## Items from a dataset
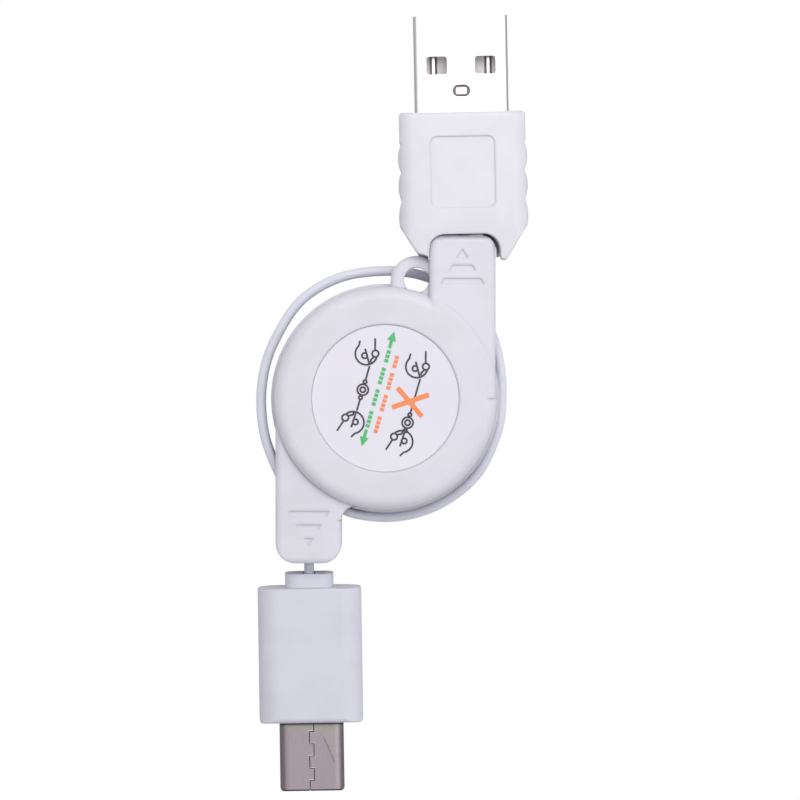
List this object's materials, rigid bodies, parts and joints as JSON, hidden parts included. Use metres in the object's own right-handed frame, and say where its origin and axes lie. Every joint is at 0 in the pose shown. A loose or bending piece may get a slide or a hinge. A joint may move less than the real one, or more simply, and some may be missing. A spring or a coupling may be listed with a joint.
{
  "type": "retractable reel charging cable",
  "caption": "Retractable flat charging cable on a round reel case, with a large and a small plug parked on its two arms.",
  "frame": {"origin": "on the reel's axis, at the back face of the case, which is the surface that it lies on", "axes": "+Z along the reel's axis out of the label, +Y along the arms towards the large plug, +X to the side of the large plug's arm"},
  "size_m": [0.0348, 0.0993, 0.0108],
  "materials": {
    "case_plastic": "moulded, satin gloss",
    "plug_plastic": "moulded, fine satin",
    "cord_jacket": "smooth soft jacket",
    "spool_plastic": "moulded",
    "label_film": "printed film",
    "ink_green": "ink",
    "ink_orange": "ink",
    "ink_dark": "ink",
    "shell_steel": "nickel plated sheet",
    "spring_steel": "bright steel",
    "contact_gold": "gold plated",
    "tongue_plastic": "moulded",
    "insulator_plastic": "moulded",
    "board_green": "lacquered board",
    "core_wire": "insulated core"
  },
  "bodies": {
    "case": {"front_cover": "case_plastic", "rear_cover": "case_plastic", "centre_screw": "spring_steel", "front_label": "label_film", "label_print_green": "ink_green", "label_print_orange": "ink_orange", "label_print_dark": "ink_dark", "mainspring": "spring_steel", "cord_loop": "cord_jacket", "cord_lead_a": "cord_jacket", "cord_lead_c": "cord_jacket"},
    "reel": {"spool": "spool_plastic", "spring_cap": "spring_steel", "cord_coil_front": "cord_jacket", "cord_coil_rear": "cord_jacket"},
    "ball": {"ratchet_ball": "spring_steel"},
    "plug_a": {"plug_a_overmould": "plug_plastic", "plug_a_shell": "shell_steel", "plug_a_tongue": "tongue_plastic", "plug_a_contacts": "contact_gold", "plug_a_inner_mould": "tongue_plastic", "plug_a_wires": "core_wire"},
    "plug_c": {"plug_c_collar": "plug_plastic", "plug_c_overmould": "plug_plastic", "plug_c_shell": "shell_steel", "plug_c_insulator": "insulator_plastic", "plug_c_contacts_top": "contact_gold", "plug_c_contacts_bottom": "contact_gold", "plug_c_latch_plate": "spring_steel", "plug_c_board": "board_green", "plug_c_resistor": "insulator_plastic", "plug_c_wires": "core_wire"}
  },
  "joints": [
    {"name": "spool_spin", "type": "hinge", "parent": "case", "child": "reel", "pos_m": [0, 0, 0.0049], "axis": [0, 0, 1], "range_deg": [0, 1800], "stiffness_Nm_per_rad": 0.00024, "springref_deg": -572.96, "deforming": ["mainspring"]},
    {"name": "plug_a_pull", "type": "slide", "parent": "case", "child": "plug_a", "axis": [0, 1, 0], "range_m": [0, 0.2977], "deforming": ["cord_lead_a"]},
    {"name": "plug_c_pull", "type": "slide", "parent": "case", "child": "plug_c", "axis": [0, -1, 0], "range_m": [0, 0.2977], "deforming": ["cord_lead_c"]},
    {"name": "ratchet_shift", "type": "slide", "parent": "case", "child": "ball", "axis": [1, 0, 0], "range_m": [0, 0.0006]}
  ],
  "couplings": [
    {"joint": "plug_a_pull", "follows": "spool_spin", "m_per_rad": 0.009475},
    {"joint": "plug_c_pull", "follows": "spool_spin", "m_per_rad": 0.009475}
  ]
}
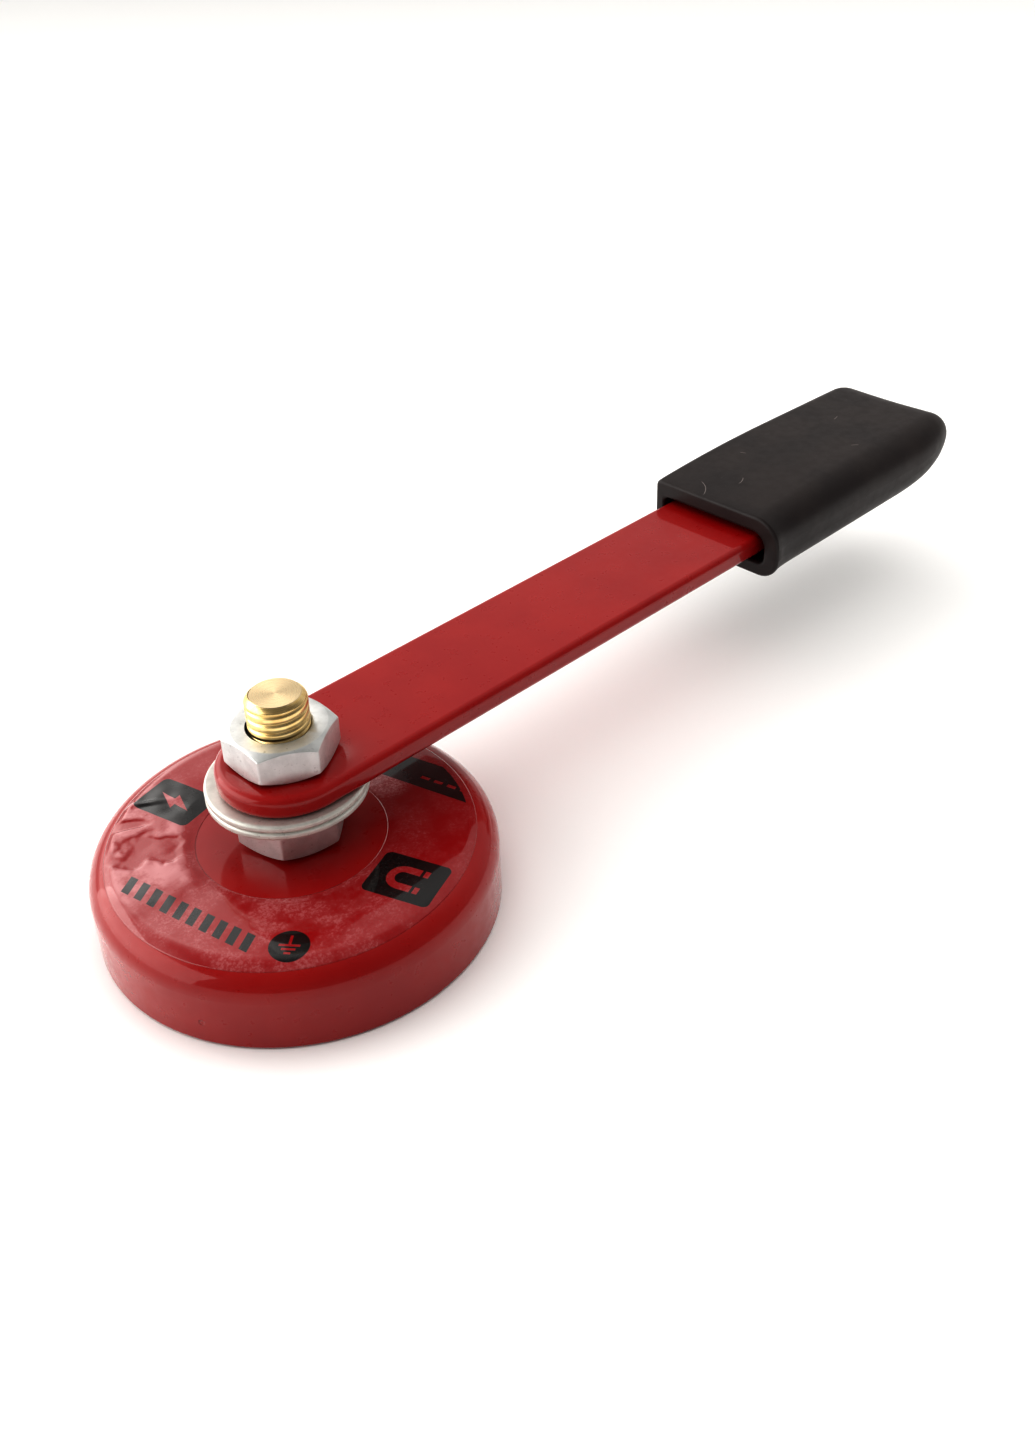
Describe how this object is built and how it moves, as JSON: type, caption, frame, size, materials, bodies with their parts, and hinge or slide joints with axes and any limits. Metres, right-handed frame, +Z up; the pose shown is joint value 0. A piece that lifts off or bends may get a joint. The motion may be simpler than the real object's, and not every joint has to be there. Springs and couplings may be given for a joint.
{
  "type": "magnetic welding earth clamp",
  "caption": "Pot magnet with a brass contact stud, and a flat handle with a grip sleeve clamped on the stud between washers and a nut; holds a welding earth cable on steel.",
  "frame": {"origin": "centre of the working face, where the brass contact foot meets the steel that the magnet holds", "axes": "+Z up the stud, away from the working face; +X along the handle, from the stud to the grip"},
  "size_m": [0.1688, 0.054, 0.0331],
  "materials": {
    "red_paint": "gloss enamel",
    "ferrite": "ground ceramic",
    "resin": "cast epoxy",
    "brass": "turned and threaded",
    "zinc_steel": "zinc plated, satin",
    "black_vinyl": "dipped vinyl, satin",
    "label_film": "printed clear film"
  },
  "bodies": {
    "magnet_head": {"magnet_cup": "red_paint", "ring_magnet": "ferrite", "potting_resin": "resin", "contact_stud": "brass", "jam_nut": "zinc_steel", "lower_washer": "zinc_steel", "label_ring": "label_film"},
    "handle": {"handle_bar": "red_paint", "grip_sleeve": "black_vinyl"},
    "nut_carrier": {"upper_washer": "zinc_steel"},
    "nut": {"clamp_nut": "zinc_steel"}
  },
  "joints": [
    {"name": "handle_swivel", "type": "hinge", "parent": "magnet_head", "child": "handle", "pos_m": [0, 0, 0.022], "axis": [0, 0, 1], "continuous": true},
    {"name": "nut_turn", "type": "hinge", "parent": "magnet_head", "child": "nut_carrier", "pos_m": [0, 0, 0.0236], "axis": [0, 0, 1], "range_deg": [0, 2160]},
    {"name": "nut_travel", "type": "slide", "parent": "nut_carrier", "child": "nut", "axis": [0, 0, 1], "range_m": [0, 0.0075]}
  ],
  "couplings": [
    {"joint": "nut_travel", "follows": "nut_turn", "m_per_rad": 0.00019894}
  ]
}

## Exercise description
Print the material verbatim, all of it.

## Task output
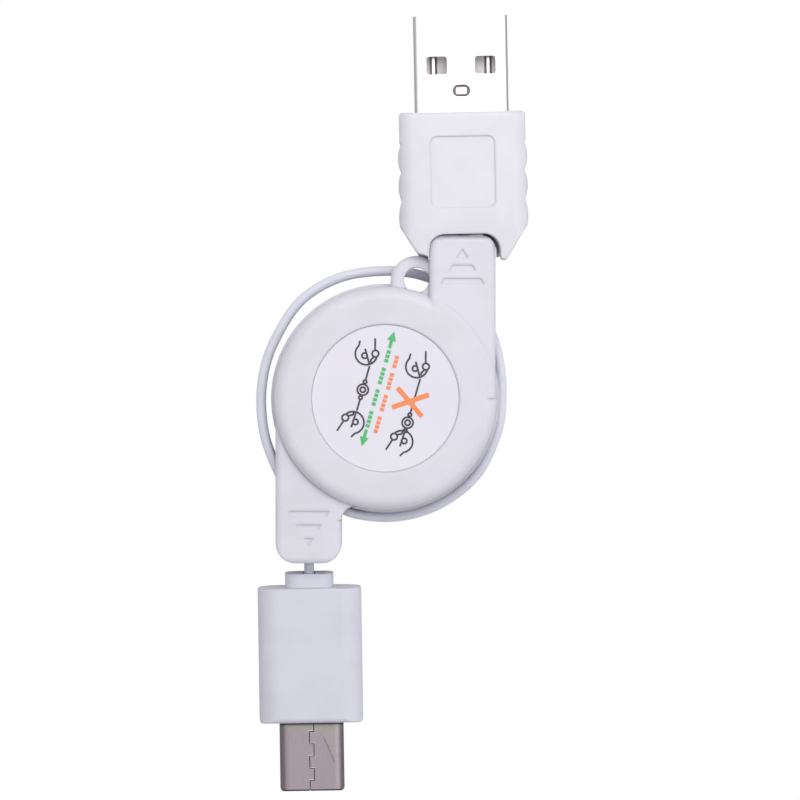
List this object's materials, rigid bodies, parts and joints as JSON, hidden parts included. Use metres in the object's own right-handed frame, and say where its origin and axes lie. Every joint is at 0 in the pose shown. A loose or bending piece may get a slide or a hinge. A joint may move less than the real one, or more simply, and some may be missing. A spring or a coupling may be listed with a joint.
{
  "type": "retractable reel charging cable",
  "caption": "Retractable flat charging cable on a round reel case, with a large and a small plug parked on its two arms.",
  "frame": {"origin": "on the reel's axis, at the back face of the case, which is the surface that it lies on", "axes": "+Z along the reel's axis out of the label, +Y along the arms towards the large plug, +X to the side of the large plug's arm"},
  "size_m": [0.0348, 0.0993, 0.0108],
  "materials": {
    "case_plastic": "moulded, satin gloss",
    "plug_plastic": "moulded, fine satin",
    "cord_jacket": "smooth soft jacket",
    "spool_plastic": "moulded",
    "label_film": "printed film",
    "ink_green": "ink",
    "ink_orange": "ink",
    "ink_dark": "ink",
    "shell_steel": "nickel plated sheet",
    "spring_steel": "bright steel",
    "contact_gold": "gold plated",
    "tongue_plastic": "moulded",
    "insulator_plastic": "moulded",
    "board_green": "lacquered board",
    "core_wire": "insulated core"
  },
  "bodies": {
    "case": {"front_cover": "case_plastic", "rear_cover": "case_plastic", "centre_screw": "spring_steel", "front_label": "label_film", "label_print_green": "ink_green", "label_print_orange": "ink_orange", "label_print_dark": "ink_dark", "mainspring": "spring_steel", "cord_loop": "cord_jacket", "cord_lead_a": "cord_jacket", "cord_lead_c": "cord_jacket"},
    "reel": {"spool": "spool_plastic", "spring_cap": "spring_steel", "cord_coil_front": "cord_jacket", "cord_coil_rear": "cord_jacket"},
    "ball": {"ratchet_ball": "spring_steel"},
    "plug_a": {"plug_a_overmould": "plug_plastic", "plug_a_shell": "shell_steel", "plug_a_tongue": "tongue_plastic", "plug_a_contacts": "contact_gold", "plug_a_inner_mould": "tongue_plastic", "plug_a_wires": "core_wire"},
    "plug_c": {"plug_c_collar": "plug_plastic", "plug_c_overmould": "plug_plastic", "plug_c_shell": "shell_steel", "plug_c_insulator": "insulator_plastic", "plug_c_contacts_top": "contact_gold", "plug_c_contacts_bottom": "contact_gold", "plug_c_latch_plate": "spring_steel", "plug_c_board": "board_green", "plug_c_resistor": "insulator_plastic", "plug_c_wires": "core_wire"}
  },
  "joints": [
    {"name": "spool_spin", "type": "hinge", "parent": "case", "child": "reel", "pos_m": [0, 0, 0.0049], "axis": [0, 0, 1], "range_deg": [0, 1800], "stiffness_Nm_per_rad": 0.00024, "springref_deg": -572.96, "deforming": ["mainspring"]},
    {"name": "plug_a_pull", "type": "slide", "parent": "case", "child": "plug_a", "axis": [0, 1, 0], "range_m": [0, 0.2977], "deforming": ["cord_lead_a"]},
    {"name": "plug_c_pull", "type": "slide", "parent": "case", "child": "plug_c", "axis": [0, -1, 0], "range_m": [0, 0.2977], "deforming": ["cord_lead_c"]},
    {"name": "ratchet_shift", "type": "slide", "parent": "case", "child": "ball", "axis": [1, 0, 0], "range_m": [0, 0.0006]}
  ],
  "couplings": [
    {"joint": "plug_a_pull", "follows": "spool_spin", "m_per_rad": 0.009475},
    {"joint": "plug_c_pull", "follows": "spool_spin", "m_per_rad": 0.009475}
  ]
}
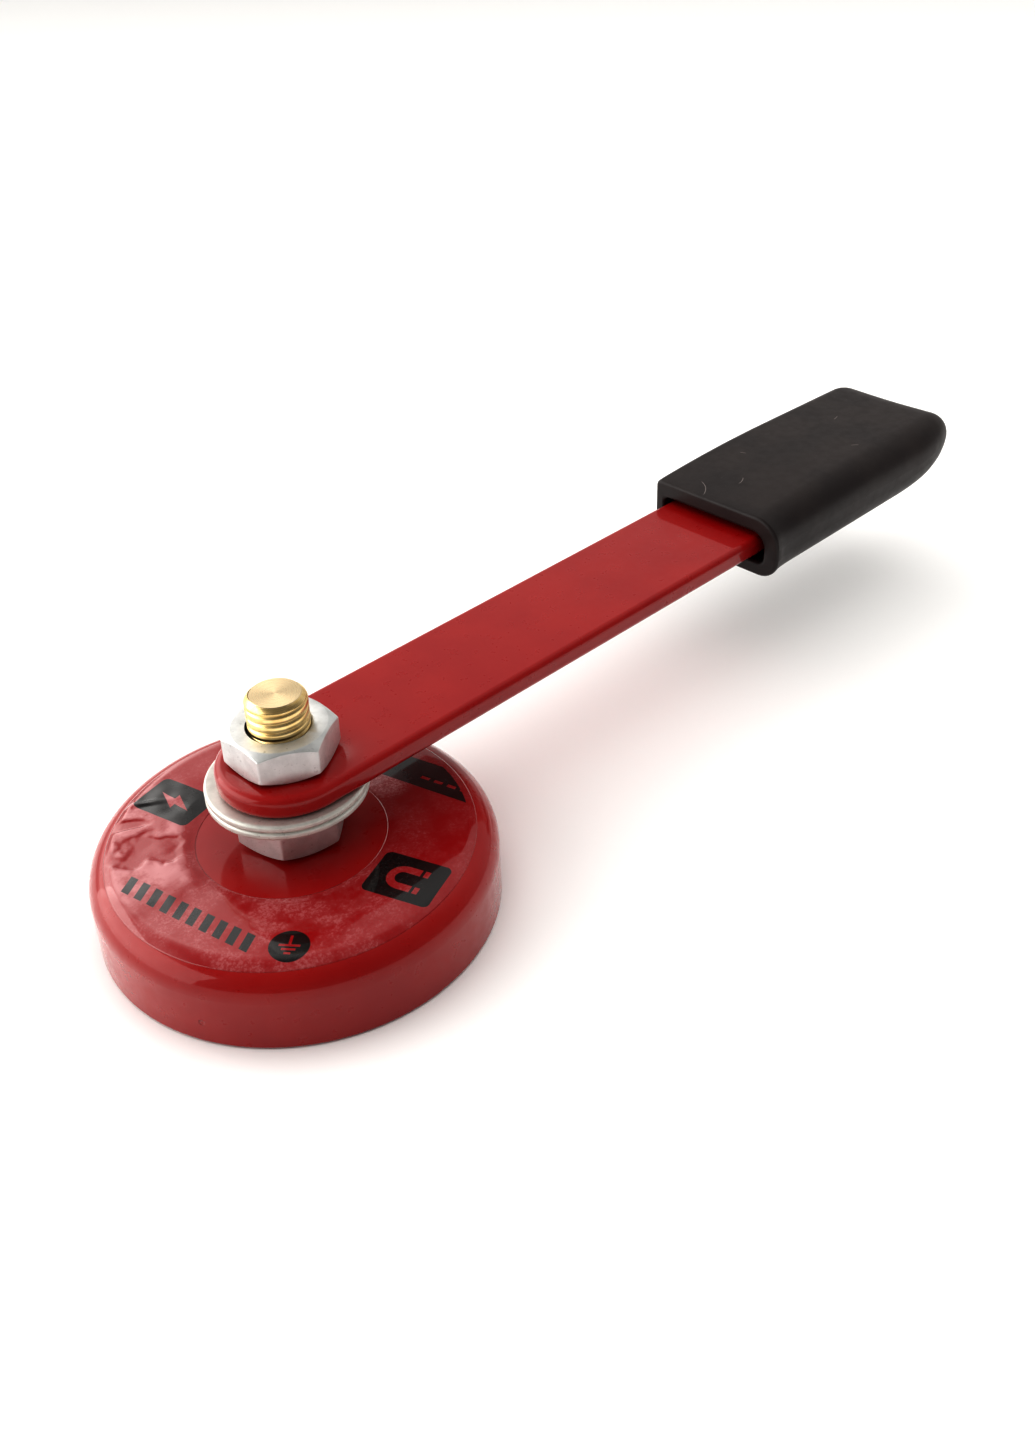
Describe how this object is built and how it moves, as JSON: type, caption, frame, size, materials, bodies with their parts, and hinge or slide joints with axes and any limits. Metres, right-handed frame, +Z up; the pose shown is joint value 0. A piece that lifts off or bends may get a joint. The motion may be simpler than the real object's, and not every joint has to be there. Springs and couplings may be given for a joint.
{
  "type": "magnetic welding earth clamp",
  "caption": "Pot magnet with a brass contact stud, and a flat handle with a grip sleeve clamped on the stud between washers and a nut; holds a welding earth cable on steel.",
  "frame": {"origin": "centre of the working face, where the brass contact foot meets the steel that the magnet holds", "axes": "+Z up the stud, away from the working face; +X along the handle, from the stud to the grip"},
  "size_m": [0.1688, 0.054, 0.0331],
  "materials": {
    "red_paint": "gloss enamel",
    "ferrite": "ground ceramic",
    "resin": "cast epoxy",
    "brass": "turned and threaded",
    "zinc_steel": "zinc plated, satin",
    "black_vinyl": "dipped vinyl, satin",
    "label_film": "printed clear film"
  },
  "bodies": {
    "magnet_head": {"magnet_cup": "red_paint", "ring_magnet": "ferrite", "potting_resin": "resin", "contact_stud": "brass", "jam_nut": "zinc_steel", "lower_washer": "zinc_steel", "label_ring": "label_film"},
    "handle": {"handle_bar": "red_paint", "grip_sleeve": "black_vinyl"},
    "nut_carrier": {"upper_washer": "zinc_steel"},
    "nut": {"clamp_nut": "zinc_steel"}
  },
  "joints": [
    {"name": "handle_swivel", "type": "hinge", "parent": "magnet_head", "child": "handle", "pos_m": [0, 0, 0.022], "axis": [0, 0, 1], "continuous": true},
    {"name": "nut_turn", "type": "hinge", "parent": "magnet_head", "child": "nut_carrier", "pos_m": [0, 0, 0.0236], "axis": [0, 0, 1], "range_deg": [0, 2160]},
    {"name": "nut_travel", "type": "slide", "parent": "nut_carrier", "child": "nut", "axis": [0, 0, 1], "range_m": [0, 0.0075]}
  ],
  "couplings": [
    {"joint": "nut_travel", "follows": "nut_turn", "m_per_rad": 0.00019894}
  ]
}